Second, there will not be a civil war if the U.S. leaves in fact the chance of civil war increases if the U.S. stays. Iraqis do not need the U.S. to deal with the sectarian conflict between Sunni and Shia. There is not a sectarian civil war in progress nor will one erupt. Over and over Dal heard from Iraqis that they have mixed marriages. One quipped "I am Sunni my wife if Shia I don’t need American soldiers to protect me from my wife." What is brewing is a political civil war the nationalists vs. the separatists.
Dal has provided transcripts, video tapes and summaries of his meetings with Iraqis on his website.
While Iraq is first and foremost on Dal’s issue list he is also running with a philosophy of transparent government. He was the founder of the Progressive Government Institute (PGI), a non-partisan, educational organization dedicated to ensuring transparency and accountability in the executive branch of the United States federal government. And, as part of his campaign he plans to gradually announce his executive branch appointments as he runs. He wants the public to see the team they are electing if the vote for him.
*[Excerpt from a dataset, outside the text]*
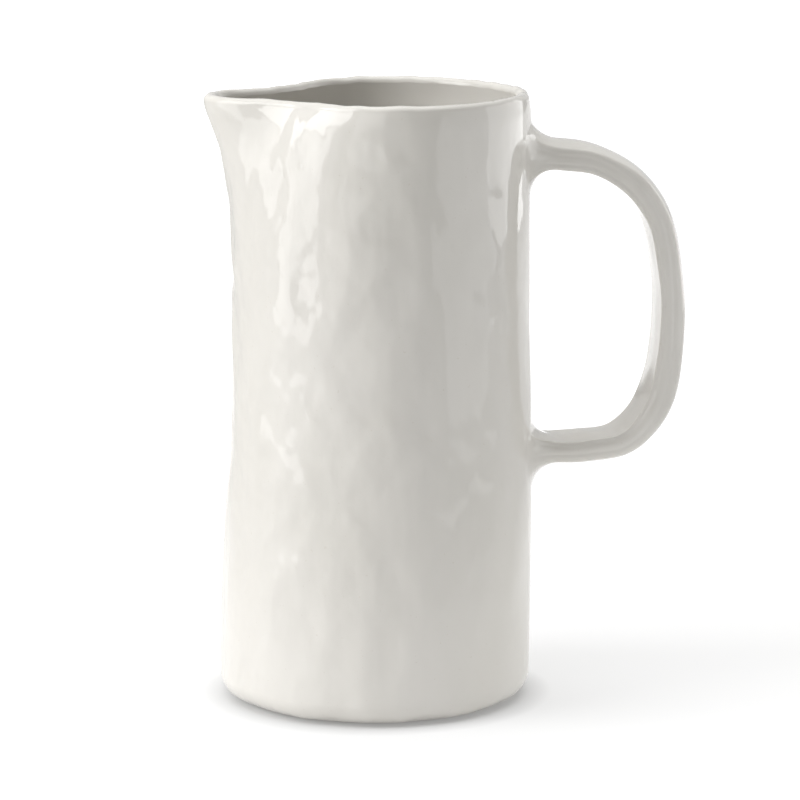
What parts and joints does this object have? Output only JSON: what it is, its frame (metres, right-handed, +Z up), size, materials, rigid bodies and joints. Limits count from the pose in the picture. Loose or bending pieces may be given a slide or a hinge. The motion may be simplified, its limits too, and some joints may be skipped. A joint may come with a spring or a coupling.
{
  "type": "ceramic pitcher",
  "caption": "Tall hand-built glazed ceramic pitcher with a drawn-out pouring spout, a strap handle on two flared joints and a bare clay foot ring.",
  "frame": {"origin": "middle of the bounding box at table level, in the plane of the foot ring's underside", "axes": "+Z up, spout towards -X, handle towards +X, the pitcher's plane of symmetry is XZ"},
  "size_m": [0.1714, 0.1116, 0.217],
  "materials": {
    "glaze": "glossy warm off-white glaze over stoneware",
    "bare_clay": "matte unglazed stoneware, slightly sandy"
  },
  "bodies": {
    "root": {"body_wall": "glaze", "base_slab": "glaze", "foot_ring": "bare_clay", "handle_strap": "glaze", "upper_handle_joint": "glaze", "lower_handle_joint": "glaze"}
  },
  "joints": []
}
And, Dal is an advocate for "responsible capitalism" and has been an executive in a multi-national company that practiced it. Dal LaMagna is also known as Tweezerman, the name of the company he founded in 1980, built it into a multi-national, premier personal care tool brand and sold in 2004. His company practiced responsible capitalism which LaMagna made part of the company’s mission. The mission included benefiting all stakeholders –including financial partners, employees, customers, vendors, the community and the natural environment. As a result when LaMagna sold Tweezerman his U.S. employees kept their jobs and shared $10 million dollars in capital gains because each one was a shareholder in the company.
LaMagna received his MBA from Harvard Business School in 1971 and his master’s in public administration in 2002 from Harvard’s Kennedy School of Government. LaMagna is a long standing member of the Social Venture Network (SVN), a group of responsible capitalists promoting social and economic justice through their businesses. He served on its Advisory Board of Directors for two years. He now serves on the Board of the Bainbridge Graduate Institute which offers an MBA in sustainable business.
LaMagna is convinced that American voters are tired of business as usual. With the unpopularity of the president, the Congress and both political parties, LaMagna is going to be taking a different approach to politics. And, because the top issue on the voter’s agenda is Iraq, LaMagna is going to use his campaign to show the public that the war can be ended –quickly and responsibly. He plans to begin to run television advertisements that will feature Iraqi’s speaking to Americans directly.
This will be a campaign to watch as it will be different from any other –different not only for the 2008 campaign but different from any that has come before it.